Another electrical machine of the particular type described at the beginning is known from DE 195 11 434 A1. Here, the number of stator poles per armature pole pair shall differ from an integer number. This approach is also used by the design for an electrical machine where the total number of armature poles and the total number of stator poles differs more than ±1 from each other. The necessary winding arrangement of the stator for this is complex and thus difficult to achieve manually as well as mechanically. Moreover, the still existing cogging force, caused, for example, through eccentricities of the rotor or the stator of a rotary electrical machine and similar defects, can be accented in partial areas of the electrical machine in such a way that they cannot be averaged out completely over the entire electrical machine, but result in a distinct total cogging torque.

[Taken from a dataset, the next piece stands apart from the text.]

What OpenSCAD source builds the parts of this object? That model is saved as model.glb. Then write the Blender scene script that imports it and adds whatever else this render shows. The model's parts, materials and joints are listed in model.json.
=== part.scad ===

It is known from WO 94/06192 to construct the stator of an electrical machine using several identical stator segments. The stator segments will be equipped with a shared winding, i.e. a winding, which extends over the single segments. This shared winding can be formed, while the stator segments are still in a one level arrangement side by side and are not yet assembled in the form of a ring-shaped stator. WO 94/06192 does not look onto the reduction of the cogging forces of the electrical machine described there. The stator segments are not manufactured separately from each other with regard to their winding and thus with regard to their electrical and magnetic formation.
Thus, it is a problem to be solved by the invention to provide an electrical machine of the particular type described at the beginning, which does not show a considerable increase in cogging forces, even if mechanical deviations exist, that are caused by manufacture or load. A further problem to be solved by the invention at the same time is to keep the production process for the electrical machine as simple as possible.